For the expert, who has spent half a century studying the gastronomy of the neighboring country, talking about "Mexican cuisine" is wrong since each state has its own stews, aromas, and flavors.
"I would love for people to realize that preparing Mexican dishes is very laborious," she told Texas Public Radio in May. "Most people don't bother, but I do. I always tell them, 'Oh my God, they didn't do something right' or 'They put garlic in the guacamole,' which should never be done. So I'm a little bit of a wreck."
Kennedy's books are the result of decades of research and provide a wealth of information about the dishes of different regions, including socioeconomic data and attributions to the cooks who originally shared the recipes.

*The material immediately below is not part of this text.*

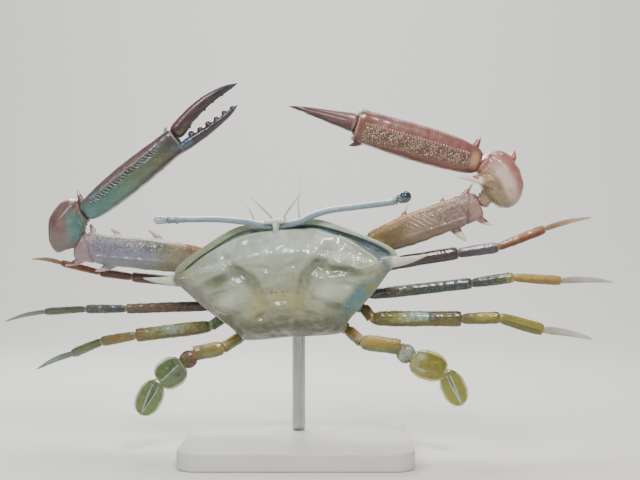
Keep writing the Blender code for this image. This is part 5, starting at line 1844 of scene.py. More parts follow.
# Settings that the upper arms and the wrists share
ARM = {"fray": 0.14, "blotch_mm": 5.0}
ARM_LOOKS = {
    **{(side, "ischium"): Cuticle(f"wet_{side.label}_arm_root", tones("#A87444 #A96B38 #A07546"),
                                  blotch="#6E4428",
                                  blotch_mm=3.0) for side in Side},
    (Side.RIGHT, "merus"): Cuticle(
        "wet_olive_pink_upper_arm", tones("#A08A56 #9A8862 #9A8878 #A38D88 #AE9694"),
        below=tones("#75663F #86745C #937B76"), below_edge=-0.45,
        top=tones("#A97B3E #AE8850 #B39E8C #BBA8A0", 0.0, 0.35, 0.7, 1.0), top_edge=0.62,
        blotch="#77654E", grain="#E0D0BE", fleck_share=0.08, **ARM,
        zones=(("hollow", "#6B5850", 0.5), ("edge", "#C9A26A", 0.5), ("end", "#B0908C", 0.6),
               ("cup", "#7E5C54", 0.85), ("spine", "#E6DFD3", 0.95))),
    (Side.LEFT, "merus"): Cuticle(
        "wet_lilac_upper_arm", tones("#A8703C #9A8C66 #8F918C #8E909C #938E9C #9C868C"),
        below=tones("#94703F #7E8478 #8A8A94 #A08C90", 0.0, 0.4, 0.75, 1.0), below_edge=-0.5,
        top=tones("#BD8A54 #B5AA8E #B3ABB0", 0.0, 0.4, 1.0), top_edge=0.66,
        blotch="#74787C", mottle=("#565A66", 0.25), grain="#C3C3C8", fleck_share=0.08, **ARM,
        zones=(("hollow", "#565A66", 0.4), ("edge", "#DAD8D0", 0.8), ("end", "#A58A8C", 0.7),
               ("cup", "#6E524C", 0.85), ("spine", "#BFB2AE", 0.95))),
    (Side.RIGHT, "carpus"): Cuticle(
        "wet_rose_wrist", tones("#A98C84 #C3ABA0 #C9A9A0 #BC958C #A8746C"),
        below=tones("#9F9078 #BBA488 #B89880"), below_edge=-0.25,
        top=tones("#AD827C #B07A74 #A66C66", 0.0, 0.6, 1.0), top_edge=0.6,
        blotch="#8F6A60", grain="#DCC8B4", roughness=0.34, coat=0.9, soft=0.35, fleck_share=0.05, **ARM,
        zones=(("cream", "#D9CCC2", 0.7), ("inner", "#8A7A5C", 0.7), ("neck", "#A8746A", 0.7),
               ("spine", "#EAE2D6", 0.95))),
    (Side.LEFT, "carpus"): Cuticle(
        "wet_brown_wrist", tones("#75635E #836A64 #80665F #836D66 #74605A"),
        below=tones("#726A68 #6E7E7E #6A7C74"), below_edge=-0.35,
        blotch="#54463F", mottle=("#9C8A80", 0.12), grain="#A99A92", coat=0.7, fleck_share=0.04, **ARM,
        zones=(("facet", "#5C8A88", 0.65), ("neck", "#7A6A5C", 0.7), ("spine", "#D3CBC4", 0.9))),
    (Side.RIGHT, "palm"): Cuticle(
        "wet_rose_hand", tones("#8A6058 #8E625C #946862 #946862 #8F625B #865E56"),
        below=tones("#8C5A44 #7C4C3C #6E473E"), below_edge=-0.66, top=tones("#9A7068 #A0746A"), top_edge=0.84,
        blotch="#7A524B", blotch_mm=7.0, grain="#B9A38C", grain_share=0.7, roughness=0.4, fleck_share=0.03,
        zones=(("band", "#70584C", 0.85), ("knob", "#C3A486", 0.85), ("hinge", "#B59C8E", 0.6),
               ("spine", "#E0D2C2", 0.9), ("hand", "#5A342C", 0.8))),
    (Side.LEFT, "palm"): Cuticle(
        "wet_teal_hand", tones("#5F8480 #5C8078 #5F7E70 #6A7A64 #6E7058 #66604E #54424A"),
        below=tones("#628880 #5E7C6E #5C4E40 #493440", 0.0, 0.45, 0.75, 1.0), below_edge=-0.62,
        top=tones("#7E5E5C #7E5A5A #6E4E50"), top_edge=0.56, blotch="#4C6A62", blotch_share=0.4,
        mottle=("#7FA39A", 0.12), grain="#ABA0A3", grain_share=0.7, roughness=0.4, coat=0.6, fleck_share=0.03,
        fray=0.14, zones=(("gap", "#333C3A", 0.8), ("hand", "#4A3644", 0.85), ("patch", "#4E7886", 0.65),
                          ("hinge", "#B5A69C", 0.4), ("spine", "#CFC6BC", 0.9))),
    (Side.RIGHT, "dactyl"): Cuticle(
        "wet_mauve_finger", tones("#866460 #866664 #7E605E #6C4E4A #44281F"),
        below=tones("#5A3A33 #43261F #2F1814"), below_edge=-0.3, blotch="#5E403E", grain="#9C7E78",
        coat=0.45, fleck_share=0.02, zones=(("rim", "#A89088", 0.5),)),
    (Side.LEFT, "dactyl"): Cuticle(
        "wet_purple_finger", tones("#5A3C3C #5A3C3E #4A3838 #3C343C #363542"),
        below=tones("#5A5A44 #4E4C40 #3C3844"), top=tones("#805458 #6E4C54 #504C5C"), top_edge=0.66,
        blotch="#3E2D32", grain="#7E6E78", grain_share=0.4, roughness=0.4, fleck_share=0.0),
}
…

In addition, the volumes in the UTSA collection are invaluable not only for cooking fans but for cultural historians, who can better "chew" on how people lived in the past through the late 17th and early 19th century recipes.
One example is the wine of Parras, which was made secretly in the town of Parras despite the fact that it was forbidden to everyone except the clergy. Doña Ignacita's recipe book also includes recipes for a sweet and spicy sauce that seems to be an early version of a mole.
But besides being a historical treasure you can reproduce in the kitchen, these recipe books can be read as regional stories.
As Laura Esquivel wrote: "Life would be much more pleasant if one could take the tastes and smells of one's mother's house with one wherever one goes."